Court papers filed yesterday and last week are seeking to dismiss the indictment based on "inadequate" evidence, said Eric Seitz, one of Wong's attorneys.

The evidence presented "attempted to inflame the grand jury and inflame two witnesses not qualified to testify," Seitz said.

Among those who testified before the grand jury resulting in the indictment were Patrick Keller, an appraiser who lost his license, and disbarred attorney Richard Frunzi.

The attorney general's office today declined comment on the latest motion.

Tomorrow, Judge Michael Town is to hear the attorney general's request to move the May 24 hearing to a later date, saying that the office needs more time.

An Oahu grand jury in April indicted Wong, his wife, Mari Stone Wong, and brother-in-law Jeffrey Stone relating to an alleged kickback scheme involving the estate's sale of its fee interest in the Kalele Kai condominium project in Hawaii Kai.

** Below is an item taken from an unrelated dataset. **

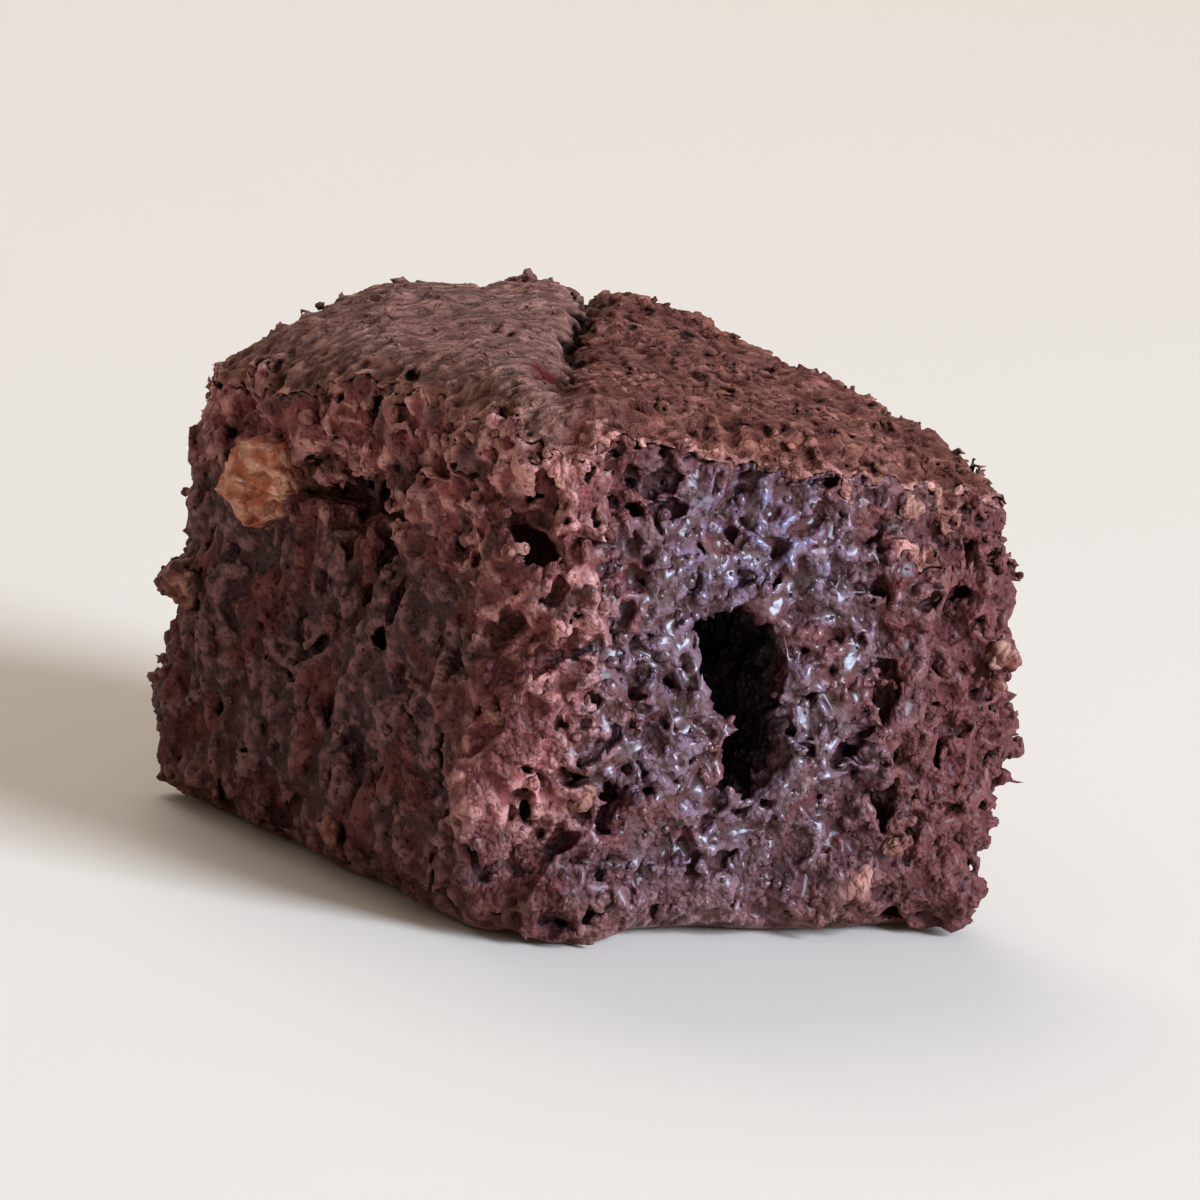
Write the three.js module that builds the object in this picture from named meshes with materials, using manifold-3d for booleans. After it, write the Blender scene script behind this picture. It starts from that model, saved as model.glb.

Wong has been charged with theft, perjury and criminal conspiracy for allegedly taking a $115,800 kickback from Stone.

Mari Stone was charged with criminal conspiracy and hindering prosecution.

Jeffrey Stone was charged with commercial bribery, conspiracy and serving as an accomplice to theft. He allegedly received preferential treatment when he and his partners acquired the land beneath the condominium in 1995 for $21.9 million.

Wong, his wife and Stone have pleaded not guilty to all charges.

Court papers filed by Seitz ask the attorney general to specify how the alleged transactions involving the sale are linked and how Wong was supposed to have benefited.